Your task is to quote, unchanged, only the lines from the one with "for item in" through the one with "imported = [obj", both ends included.

>> START DATA SHOWN

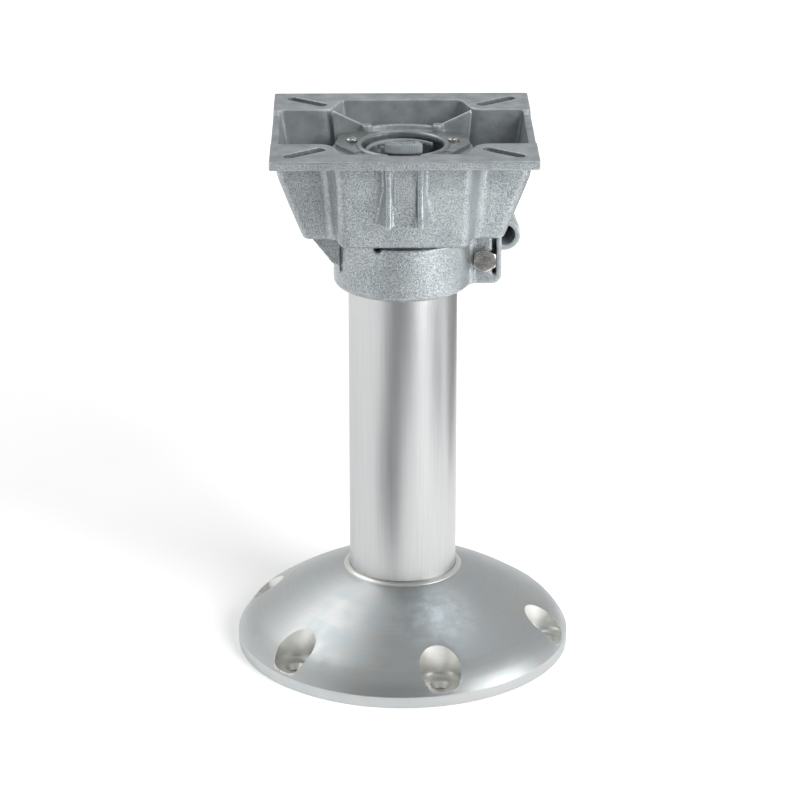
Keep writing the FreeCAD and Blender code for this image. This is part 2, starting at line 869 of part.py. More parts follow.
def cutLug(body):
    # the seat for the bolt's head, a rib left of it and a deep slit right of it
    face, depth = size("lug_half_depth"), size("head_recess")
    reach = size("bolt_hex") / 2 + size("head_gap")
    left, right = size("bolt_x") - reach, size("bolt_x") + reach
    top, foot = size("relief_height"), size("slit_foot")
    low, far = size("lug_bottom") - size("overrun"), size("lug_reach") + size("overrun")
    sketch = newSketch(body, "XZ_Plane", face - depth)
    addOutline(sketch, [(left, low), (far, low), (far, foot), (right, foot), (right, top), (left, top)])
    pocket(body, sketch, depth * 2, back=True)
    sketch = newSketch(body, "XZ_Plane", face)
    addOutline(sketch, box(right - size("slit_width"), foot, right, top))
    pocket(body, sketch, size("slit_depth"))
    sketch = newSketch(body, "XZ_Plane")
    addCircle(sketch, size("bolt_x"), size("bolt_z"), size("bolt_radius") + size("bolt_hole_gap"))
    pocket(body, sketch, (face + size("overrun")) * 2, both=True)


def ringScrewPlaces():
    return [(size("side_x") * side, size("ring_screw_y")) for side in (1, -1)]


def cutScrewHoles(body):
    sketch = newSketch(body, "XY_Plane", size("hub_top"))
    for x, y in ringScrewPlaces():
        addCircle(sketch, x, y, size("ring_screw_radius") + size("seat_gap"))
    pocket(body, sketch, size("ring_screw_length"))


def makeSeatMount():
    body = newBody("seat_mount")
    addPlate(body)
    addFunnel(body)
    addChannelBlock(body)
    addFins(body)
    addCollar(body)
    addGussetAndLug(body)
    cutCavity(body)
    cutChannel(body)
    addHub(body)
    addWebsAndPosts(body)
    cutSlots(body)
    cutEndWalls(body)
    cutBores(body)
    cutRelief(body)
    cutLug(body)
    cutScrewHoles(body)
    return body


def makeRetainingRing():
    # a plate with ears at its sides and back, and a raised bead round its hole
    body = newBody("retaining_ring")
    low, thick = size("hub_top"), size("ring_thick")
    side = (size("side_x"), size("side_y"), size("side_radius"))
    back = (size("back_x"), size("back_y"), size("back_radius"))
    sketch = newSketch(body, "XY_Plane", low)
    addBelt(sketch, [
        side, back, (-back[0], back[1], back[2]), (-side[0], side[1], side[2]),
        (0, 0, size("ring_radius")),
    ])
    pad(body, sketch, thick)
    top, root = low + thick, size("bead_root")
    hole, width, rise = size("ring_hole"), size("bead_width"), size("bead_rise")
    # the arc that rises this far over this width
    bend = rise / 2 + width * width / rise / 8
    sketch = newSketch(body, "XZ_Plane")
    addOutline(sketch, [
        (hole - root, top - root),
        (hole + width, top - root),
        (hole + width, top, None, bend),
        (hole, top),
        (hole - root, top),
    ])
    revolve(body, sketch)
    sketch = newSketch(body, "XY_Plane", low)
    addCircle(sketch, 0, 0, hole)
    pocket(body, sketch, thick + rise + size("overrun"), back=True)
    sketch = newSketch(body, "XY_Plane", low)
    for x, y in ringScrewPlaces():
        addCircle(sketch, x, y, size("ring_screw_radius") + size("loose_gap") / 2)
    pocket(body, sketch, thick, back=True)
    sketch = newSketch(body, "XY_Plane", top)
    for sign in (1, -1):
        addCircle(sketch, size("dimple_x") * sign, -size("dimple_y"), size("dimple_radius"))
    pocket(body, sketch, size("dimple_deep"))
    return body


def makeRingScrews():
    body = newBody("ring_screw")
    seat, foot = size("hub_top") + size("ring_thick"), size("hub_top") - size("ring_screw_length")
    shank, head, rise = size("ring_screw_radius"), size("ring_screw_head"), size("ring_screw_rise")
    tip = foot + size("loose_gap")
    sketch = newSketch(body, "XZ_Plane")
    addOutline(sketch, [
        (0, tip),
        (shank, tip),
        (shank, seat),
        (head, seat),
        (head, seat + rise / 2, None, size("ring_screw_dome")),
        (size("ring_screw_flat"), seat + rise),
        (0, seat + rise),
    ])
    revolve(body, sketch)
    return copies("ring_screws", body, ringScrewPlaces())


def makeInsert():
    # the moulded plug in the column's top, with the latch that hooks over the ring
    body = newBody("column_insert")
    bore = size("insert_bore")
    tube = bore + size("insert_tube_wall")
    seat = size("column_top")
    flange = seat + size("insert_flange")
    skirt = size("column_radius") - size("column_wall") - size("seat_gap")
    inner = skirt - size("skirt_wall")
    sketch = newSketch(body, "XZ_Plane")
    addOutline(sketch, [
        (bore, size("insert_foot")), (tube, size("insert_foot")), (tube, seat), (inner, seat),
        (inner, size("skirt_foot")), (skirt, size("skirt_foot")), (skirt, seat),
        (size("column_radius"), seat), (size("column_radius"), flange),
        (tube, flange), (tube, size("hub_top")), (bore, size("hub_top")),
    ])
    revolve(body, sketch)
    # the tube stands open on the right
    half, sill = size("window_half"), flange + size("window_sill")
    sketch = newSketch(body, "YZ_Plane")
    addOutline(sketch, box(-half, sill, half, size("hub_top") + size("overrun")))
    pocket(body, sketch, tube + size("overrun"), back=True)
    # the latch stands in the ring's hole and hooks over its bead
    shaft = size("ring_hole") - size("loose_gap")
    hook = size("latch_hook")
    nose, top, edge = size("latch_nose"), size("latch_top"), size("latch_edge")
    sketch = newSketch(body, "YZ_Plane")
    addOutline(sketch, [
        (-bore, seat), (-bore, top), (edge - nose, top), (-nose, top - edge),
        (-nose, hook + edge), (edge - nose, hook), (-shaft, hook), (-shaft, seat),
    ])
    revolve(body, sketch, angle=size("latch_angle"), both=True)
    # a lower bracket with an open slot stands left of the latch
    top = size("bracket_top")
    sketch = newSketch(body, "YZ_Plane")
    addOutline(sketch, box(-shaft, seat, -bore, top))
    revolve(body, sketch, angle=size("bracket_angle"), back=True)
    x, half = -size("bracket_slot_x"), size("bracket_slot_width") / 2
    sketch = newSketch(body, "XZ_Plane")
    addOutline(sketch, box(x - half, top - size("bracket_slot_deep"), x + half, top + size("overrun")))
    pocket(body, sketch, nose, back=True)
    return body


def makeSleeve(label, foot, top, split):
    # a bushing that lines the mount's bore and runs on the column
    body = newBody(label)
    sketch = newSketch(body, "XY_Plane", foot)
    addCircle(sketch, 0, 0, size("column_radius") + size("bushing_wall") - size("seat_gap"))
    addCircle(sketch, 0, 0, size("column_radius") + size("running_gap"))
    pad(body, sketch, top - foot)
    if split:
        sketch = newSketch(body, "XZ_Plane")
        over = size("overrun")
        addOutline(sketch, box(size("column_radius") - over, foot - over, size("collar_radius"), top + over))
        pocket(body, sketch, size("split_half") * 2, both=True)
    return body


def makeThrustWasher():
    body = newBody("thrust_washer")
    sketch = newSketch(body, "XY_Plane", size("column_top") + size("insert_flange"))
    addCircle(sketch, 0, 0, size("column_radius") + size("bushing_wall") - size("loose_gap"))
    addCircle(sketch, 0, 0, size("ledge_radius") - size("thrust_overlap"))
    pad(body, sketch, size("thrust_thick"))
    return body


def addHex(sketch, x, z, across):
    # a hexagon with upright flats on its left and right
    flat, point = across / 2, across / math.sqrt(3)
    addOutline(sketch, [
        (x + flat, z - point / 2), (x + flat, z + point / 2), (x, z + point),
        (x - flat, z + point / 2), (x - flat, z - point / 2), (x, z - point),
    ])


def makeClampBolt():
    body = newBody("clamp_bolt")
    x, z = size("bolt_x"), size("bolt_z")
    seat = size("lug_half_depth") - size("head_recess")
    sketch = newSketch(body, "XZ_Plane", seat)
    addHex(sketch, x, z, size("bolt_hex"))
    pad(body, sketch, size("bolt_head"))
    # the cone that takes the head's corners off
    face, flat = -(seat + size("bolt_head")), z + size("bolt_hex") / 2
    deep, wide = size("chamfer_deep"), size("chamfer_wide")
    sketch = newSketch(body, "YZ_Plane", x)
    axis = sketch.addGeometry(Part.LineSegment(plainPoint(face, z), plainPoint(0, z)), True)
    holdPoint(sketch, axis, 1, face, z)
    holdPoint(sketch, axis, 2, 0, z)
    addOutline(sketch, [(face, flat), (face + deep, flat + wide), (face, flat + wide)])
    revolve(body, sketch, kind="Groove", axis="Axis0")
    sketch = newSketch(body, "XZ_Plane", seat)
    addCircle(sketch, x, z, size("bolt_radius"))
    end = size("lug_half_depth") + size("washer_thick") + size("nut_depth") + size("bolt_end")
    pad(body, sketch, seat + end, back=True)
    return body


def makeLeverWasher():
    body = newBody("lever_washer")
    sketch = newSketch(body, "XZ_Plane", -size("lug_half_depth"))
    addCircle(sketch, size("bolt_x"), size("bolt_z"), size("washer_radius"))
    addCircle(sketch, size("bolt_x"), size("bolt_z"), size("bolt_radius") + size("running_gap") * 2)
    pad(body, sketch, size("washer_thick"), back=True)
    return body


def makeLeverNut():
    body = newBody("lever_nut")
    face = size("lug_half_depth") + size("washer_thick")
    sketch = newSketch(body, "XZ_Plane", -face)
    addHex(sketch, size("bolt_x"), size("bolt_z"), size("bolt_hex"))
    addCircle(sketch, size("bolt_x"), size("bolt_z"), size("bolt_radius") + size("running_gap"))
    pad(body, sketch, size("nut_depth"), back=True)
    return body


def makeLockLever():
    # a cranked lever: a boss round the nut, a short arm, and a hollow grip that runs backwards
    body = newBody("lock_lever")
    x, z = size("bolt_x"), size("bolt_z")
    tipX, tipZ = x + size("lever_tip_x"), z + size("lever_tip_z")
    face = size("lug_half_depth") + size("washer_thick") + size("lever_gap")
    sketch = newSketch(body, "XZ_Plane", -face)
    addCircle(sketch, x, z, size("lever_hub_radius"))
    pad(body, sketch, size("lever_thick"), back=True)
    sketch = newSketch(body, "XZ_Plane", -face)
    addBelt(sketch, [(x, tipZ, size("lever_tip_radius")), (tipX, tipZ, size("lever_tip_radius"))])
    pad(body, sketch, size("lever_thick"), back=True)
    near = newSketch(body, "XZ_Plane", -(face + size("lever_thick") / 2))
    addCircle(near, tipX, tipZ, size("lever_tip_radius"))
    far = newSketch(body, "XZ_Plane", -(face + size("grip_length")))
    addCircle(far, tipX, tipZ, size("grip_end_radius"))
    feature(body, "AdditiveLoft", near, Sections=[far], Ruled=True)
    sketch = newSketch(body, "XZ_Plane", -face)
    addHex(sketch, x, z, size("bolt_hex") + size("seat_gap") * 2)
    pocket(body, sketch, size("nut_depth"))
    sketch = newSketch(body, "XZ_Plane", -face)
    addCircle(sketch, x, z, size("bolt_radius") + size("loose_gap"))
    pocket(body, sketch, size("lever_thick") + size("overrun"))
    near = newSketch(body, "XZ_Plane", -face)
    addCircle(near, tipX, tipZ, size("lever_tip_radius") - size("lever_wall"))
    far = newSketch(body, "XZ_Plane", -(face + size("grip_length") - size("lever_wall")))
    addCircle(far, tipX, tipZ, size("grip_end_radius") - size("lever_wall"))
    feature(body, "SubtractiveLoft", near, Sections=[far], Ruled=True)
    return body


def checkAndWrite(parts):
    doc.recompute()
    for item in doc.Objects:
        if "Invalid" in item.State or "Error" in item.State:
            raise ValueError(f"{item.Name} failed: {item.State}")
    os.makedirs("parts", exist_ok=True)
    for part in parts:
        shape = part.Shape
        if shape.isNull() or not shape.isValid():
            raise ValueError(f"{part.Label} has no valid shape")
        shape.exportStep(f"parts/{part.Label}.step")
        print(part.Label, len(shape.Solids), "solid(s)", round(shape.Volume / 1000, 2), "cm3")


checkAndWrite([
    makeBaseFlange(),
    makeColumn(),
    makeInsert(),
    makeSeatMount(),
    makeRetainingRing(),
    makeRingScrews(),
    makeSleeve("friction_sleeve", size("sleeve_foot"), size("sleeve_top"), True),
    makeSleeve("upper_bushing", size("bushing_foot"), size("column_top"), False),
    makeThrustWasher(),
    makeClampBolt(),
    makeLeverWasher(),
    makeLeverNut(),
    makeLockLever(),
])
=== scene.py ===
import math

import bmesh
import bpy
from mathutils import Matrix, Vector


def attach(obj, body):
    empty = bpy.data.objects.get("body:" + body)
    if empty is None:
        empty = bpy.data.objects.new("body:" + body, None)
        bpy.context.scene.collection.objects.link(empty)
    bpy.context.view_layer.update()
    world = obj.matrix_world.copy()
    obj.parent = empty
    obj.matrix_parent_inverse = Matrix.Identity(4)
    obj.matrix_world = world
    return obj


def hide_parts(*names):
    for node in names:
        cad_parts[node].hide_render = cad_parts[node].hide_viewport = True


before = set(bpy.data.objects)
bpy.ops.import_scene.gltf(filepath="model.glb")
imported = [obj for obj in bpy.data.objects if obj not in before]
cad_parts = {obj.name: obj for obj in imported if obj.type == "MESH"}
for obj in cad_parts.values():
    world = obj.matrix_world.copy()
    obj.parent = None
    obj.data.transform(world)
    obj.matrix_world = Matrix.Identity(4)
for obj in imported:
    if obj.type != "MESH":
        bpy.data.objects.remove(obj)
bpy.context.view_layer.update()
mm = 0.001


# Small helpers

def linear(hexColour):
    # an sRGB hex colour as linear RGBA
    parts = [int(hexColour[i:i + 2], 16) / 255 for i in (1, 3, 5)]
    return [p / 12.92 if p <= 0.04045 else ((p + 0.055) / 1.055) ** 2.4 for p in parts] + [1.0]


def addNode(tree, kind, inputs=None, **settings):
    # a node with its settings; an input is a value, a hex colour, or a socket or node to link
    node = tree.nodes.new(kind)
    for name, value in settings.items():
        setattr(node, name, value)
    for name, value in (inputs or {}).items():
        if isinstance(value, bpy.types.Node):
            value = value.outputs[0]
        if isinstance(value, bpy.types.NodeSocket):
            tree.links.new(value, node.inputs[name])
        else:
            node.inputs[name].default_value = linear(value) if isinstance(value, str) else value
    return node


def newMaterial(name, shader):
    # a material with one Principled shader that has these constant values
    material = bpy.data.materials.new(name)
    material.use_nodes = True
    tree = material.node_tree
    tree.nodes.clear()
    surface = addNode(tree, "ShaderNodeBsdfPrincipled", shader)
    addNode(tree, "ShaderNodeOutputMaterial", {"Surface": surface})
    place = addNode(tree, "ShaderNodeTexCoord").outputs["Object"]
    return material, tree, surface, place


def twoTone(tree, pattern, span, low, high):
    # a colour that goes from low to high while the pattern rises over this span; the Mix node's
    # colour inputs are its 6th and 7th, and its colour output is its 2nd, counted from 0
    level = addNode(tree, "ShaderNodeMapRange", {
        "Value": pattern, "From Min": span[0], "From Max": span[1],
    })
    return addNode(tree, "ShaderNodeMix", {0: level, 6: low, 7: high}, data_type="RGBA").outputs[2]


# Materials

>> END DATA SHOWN

** SOLUTION TO THE EXERCISE **
    for item in doc.Objects:
        if "Invalid" in item.State or "Error" in item.State:
            raise ValueError(f"{item.Name} failed: {item.State}")
    os.makedirs("parts", exist_ok=True)
    for part in parts:
        shape = part.Shape
        if shape.isNull() or not shape.isValid():
            raise ValueError(f"{part.Label} has no valid shape")
        shape.exportStep(f"parts/{part.Label}.step")
        print(part.Label, len(shape.Solids), "solid(s)", round(shape.Volume / 1000, 2), "cm3")


checkAndWrite([
    makeBaseFlange(),
    makeColumn(),
    makeInsert(),
    makeSeatMount(),
    makeRetainingRing(),
    makeRingScrews(),
    makeSleeve("friction_sleeve", size("sleeve_foot"), size("sleeve_top"), True),
    makeSleeve("upper_bushing", size("bushing_foot"), size("column_top"), False),
    makeThrustWasher(),
    makeClampBolt(),
    makeLeverWasher(),
    makeLeverNut(),
    makeLockLever(),
])
=== scene.py ===
import math

import bmesh
import bpy
from mathutils import Matrix, Vector


def attach(obj, body):
    empty = bpy.data.objects.get("body:" + body)
    if empty is None:
        empty = bpy.data.objects.new("body:" + body, None)
        bpy.context.scene.collection.objects.link(empty)
    bpy.context.view_layer.update()
    world = obj.matrix_world.copy()
    obj.parent = empty
    obj.matrix_parent_inverse = Matrix.Identity(4)
    obj.matrix_world = world
    return obj


def hide_parts(*names):
    for node in names:
        cad_parts[node].hide_render = cad_parts[node].hide_viewport = True


before = set(bpy.data.objects)
bpy.ops.import_scene.gltf(filepath="model.glb")
imported = [obj for obj in bpy.data.objects if obj not in before]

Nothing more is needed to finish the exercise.